The finiteness of N_p is proved in [47]. The existence of (b) follows from proposition 4.4. The proof of (c) and the absence of the residual spectrum are relegated to appendix B, since the subsequent discussion will not refer to these facts. ▪

(c). Signature of Q

Now, let us substitute expression (4.5) into the quadratic form $Q=⟨\overline{\xi },\mathcal{H}\xi ⟩$, which is a constant of motion for equation (3.1).
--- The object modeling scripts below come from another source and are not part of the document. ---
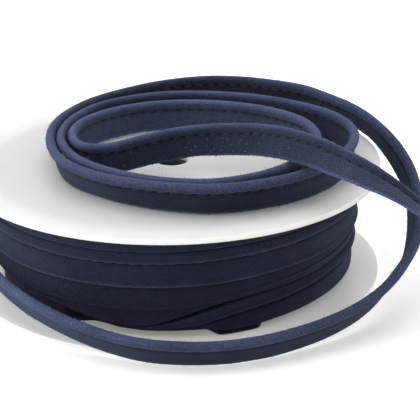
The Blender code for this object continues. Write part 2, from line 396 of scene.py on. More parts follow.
# A curve through every row, with steps points from each row to the next.
def smoothRows(rows, steps):
    known = np.array(rows, float)
    guide = np.vstack([2 * known[0] - known[1], known, 2 * known[-1] - known[-2]])
    points = []
    for i in range(1, len(guide) - 2):
        a, b, c, d = guide[i - 1:i + 3]
        for k in range(steps):
            t = k / steps
            points.append(0.5 * (2 * b + (c - a) * t + (2 * a - 5 * b + 4 * c - d) * t * t
                                 + (3 * b - a - 3 * c + d) * t ** 3))
    points.append(known[-1])
    return np.array(points)


# The route at even spacing along it: x, y, z, lean and which row it is near. Also how far along
# each point is, in mm.
def evenRows(rows):
    fine = smoothRows([tuple(row) + (i,) for i, row in enumerate(rows)], trim["fineSteps"])
    run = np.concatenate([[0], np.cumsum(np.linalg.norm(np.diff(fine[:, :3], axis=0), axis=1))])
    count = int(round(run[-1] / trim["spacing"])) + 1
    along = np.linspace(0, run[-1], count)
    return np.stack([np.interp(along, run, fine[:, c]) for c in range(5)], axis=1), along


# Middle line, and the directions along the trim, up its width and out of its face.
def routeFrame(even):
    middle = even[:, :3]
    along = np.gradient(middle, axis=0)
    along /= np.linalg.norm(along, axis=1)[:, None]
    side = np.cross(along, (0, 0, 1))
    side /= np.linalg.norm(side, axis=1)[:, None]
    above = np.cross(side, along)
    lean = np.radians(even[:, 3])[:, None]
    width = np.cos(lean) * above + np.sin(lean) * side
    face = np.cross(along, width)
    return middle, along, width, face


# Smooth noise along a run, about 1 in size, whose waves are reach points long.
def softNoise(rng, count, reach):
    raw = rng.standard_normal(count + 6 * reach)
    window = np.hanning(2 * reach + 1)
    wave = np.convolve(raw, window / window.sum(), "same")[3 * reach:3 * reach + count]
    return wave / max(wave.std(), 1e-9)


# Painted light and shade of the cloth at each point: tape, bead, groove, stitch holes and the tape's edge,
# each times the row's painted shade.
def trimPaintedShade(across, shade, hole, onEdge):
    beyond = across - trim["stitchAt"]
    onCheek = np.clip((beyond - 0.2) / 0.5, 0, 1)
    crown = np.clip((across - trim["width"] / 2 + 1.5 * trim["bead"]) / (1.4 * trim["bead"]), 0, 1)
    beadHighlight = trim["cheekShade"] + (trim["beadHighlight"] - trim["cheekShade"]) * crown ** 1.5
    paintedShade = (trim["tapeShade"] * shade)[:, None] * (1 - onCheek)[None, :]
    paintedShade += (shade ** 0.35)[:, None] * (beadHighlight * onCheek)[None, :]
    paintedShade *= 1 - trim["grooveShade"] * np.exp(-(beyond / 0.34) ** 2)[None, :]
    paintedShade *= 1 - trim["holeShade"] * hole[:, None] * np.exp(-(beyond / 0.48) ** 2)[None, :]
    return np.where(onEdge[None, :], trim["edgeTone"] * shade[:, None], paintedShade)


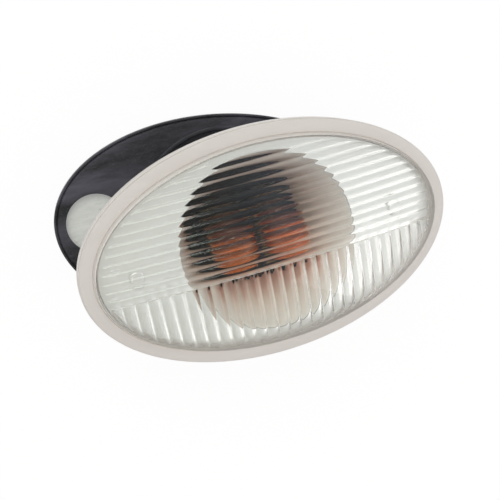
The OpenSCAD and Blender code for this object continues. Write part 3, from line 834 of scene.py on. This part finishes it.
def studio_sky():
    """The light tent: white to the camera and to matt faces, greyer overhead to what mirrors it through
    the lens, greyest on its left, and dim to the lens's own face, which would look hazy otherwise."""
    world = bpy.data.worlds.new("light_tent")
    bpy.context.scene.world = world
    world.use_nodes = True
    tree = world.node_tree
    tree.nodes.clear()
    path = tree.nodes.new("ShaderNodeLightPath").outputs
    towards = split_xyz(tree, tree.nodes.new("ShaderNodeTexCoord").outputs["Generated"])
    right = ranged(tree, towards["X"], 0.0, TENT_RIGHT_X, interpolation_type="SMOOTHSTEP")
    low = ranged(tree, towards["Z"], TENT_OVERHEAD_Z, TENT_LOW_Z, interpolation_type="SMOOTHSTEP")
    overhead = blend(tree, right, (0.46, 0.48, 0.42, 1), (0.78, 0.80, 0.81, 1))
    inside_lens = blend(tree, low, overhead, (1.27, 1.27, 1.25, 1))
    on_lens = blend(tree, right, (0.14, 0.15, 0.15, 1), (0.42, 0.46, 0.56, 1))
    deep = calculated(tree, "DIVIDE", path["Transmission Depth"], 4.0, use_clamp=True)
    reflected = calculated(tree, "SUBTRACT", path["Is Glossy Ray"], deep, use_clamp=True)
    mirrored = blend(tree, reflected, inside_lens, on_lens)
    lighting = calculated(tree, "MINIMUM", path["Diffuse Depth"], 1.0)
    tent = blend(tree, lighting, mirrored, (1.0, 0.99, 0.98, 1))
    soft = node(tree, "ShaderNodeBackground", Color=tent, Strength=0.95)
    white = node(tree, "ShaderNodeBackground", Color=(1, 1, 1, 1), Strength=1.0)
    surface = mix_shaders(tree, path["Is Camera Ray"], soft.outputs["Background"],
                          white.outputs["Background"])
    node(tree, "ShaderNodeOutputWorld", Surface=surface)


def softbox(name, place, size, energy, colour):
    """An area lamp that faces the lens."""
    data = bpy.data.lights.new(name, "AREA")
    data.shape = "RECTANGLE"
    data.size, data.size_y = size
    data.energy = energy
    data.color = colour
    lamp = bpy.data.objects.new(name, data)
    bpy.context.collection.objects.link(lamp)
    lamp.location = place
    aim = Vector((0, 0, RIM_Z * MM)) - Vector(place)
    lamp.rotation_euler = aim.to_track_quat("-Z", "Y").to_euler()


# The photograph's camera: its turns in degrees, and the place of the lens's rim from it in millimetres

CAMERA_ROLL = 12.74
CAMERA_TURN = -12.5
CAMERA_TILT = 15.5
CAMERA_OFFSET = (8.01, 3.10, -328.56)
CAMERA_LENS = 61.2
CAMERA_SENSOR = 36.0


def photo_camera():
    """The camera where it stood, above the lens, with the lens's long axis rising to the right."""
    data = bpy.data.cameras.new("camera")
    data.sensor_width = CAMERA_SENSOR
    data.lens = CAMERA_LENS
    camera = bpy.data.objects.new("camera", data)
    bpy.context.collection.objects.link(camera)
    turn = Matrix.Rotation(math.radians(CAMERA_ROLL), 4, "Z")
    turn = turn @ Matrix.Rotation(math.radians(CAMERA_TILT), 4, "X")
    turn = turn @ Matrix.Rotation(math.radians(-CAMERA_TURN), 4, "Y")
    aim = Matrix.Translation((0, 0, RIM_Z * MM))
    offset = Matrix.Translation([-c * MM for c in CAMERA_OFFSET])
    camera.matrix_world = aim @ turn.inverted() @ offset
    bpy.context.scene.camera = camera


lens_moulding()
mounting_gasket()
dress_solids()
light_table()
studio_sky()
softbox("left_softbox", place=(-0.2, 0.7, 0.7), size=(0.5, 0.5), energy=2.6, colour=(0.93, 1.0, 0.91))
softbox("right_softbox", place=(0.5, -0.5, 0.65), size=(0.4, 0.5), energy=0.95, colour=(1.0, 0.94, 0.93))
photo_camera()
bpy.context.scene.view_settings.view_transform = "Standard"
By using the property of the resolvent ${(\mathit{\Omega }-k{\mathcal{L}}^{\ast })}^{-1}$ [16,17], we obtain

$$Q=\frac{1}{2\pi \mathrm{i}}{\oint }_{\mathrm{\Gamma }(\sigma )}h(\mathit{\Omega })\hspace{0.17em}\mathrm{d}\mathit{\Omega }$$ 4.24

where $h:\mathbb{C}\to \mathbb{C}$ is given by

$$h(\mathit{\Omega })=\nu {\int }_{-L}^L{\overline{\xi }}_0[-\frac{k{U}^{″}}{\mathit{\Omega }-kU}\mathrm{\Psi }(x,\mathit{\Omega })]\mathrm{d}x.$$ 4.25

Upon decomposing the spectrum $\sigma \subset \mathbb{C}$ into ${\sigma }_{\mathrm{c}}\subset \mathbb{R}$ and others $\sigma \mathrm{\setminus }{\sigma }_{\mathrm{c}}\subset \mathbb{C}\mathrm{\setminus }\mathbb{R}$ and, accordingly, deforming the contour Γ(σ) into Γ(σ_c) and Γ(σ∖σ_c) (figure 1), we obtain Q=Q|_σc+Q|_σ∖σc with

$$Q{|}_{{\sigma }_{\mathrm{c}}}=\frac{1}{2\pi \mathrm{i}}{\oint }_{\mathrm{\Gamma }({\sigma }_{\mathrm{c}})}h(\mathit{\Omega })\hspace{0.17em}\mathrm{d}\mathit{\Omega }={\int }_{{\sigma }_{\mathrm{c}}}\hat{h}(\omega )\hspace{0.17em}\mathrm{d}\omega ,$$ 4.26

where

$$\hat{h}(\omega )=\frac{1}{2\pi \mathrm{i}}[-h(\omega +\mathrm{i}0)+h(\omega -\mathrm{i}0)].$$ 4.27

The existence of this limit for all ω∈σ_c is guaranteed by proposition 4.5 and ξ₀∈X+iX.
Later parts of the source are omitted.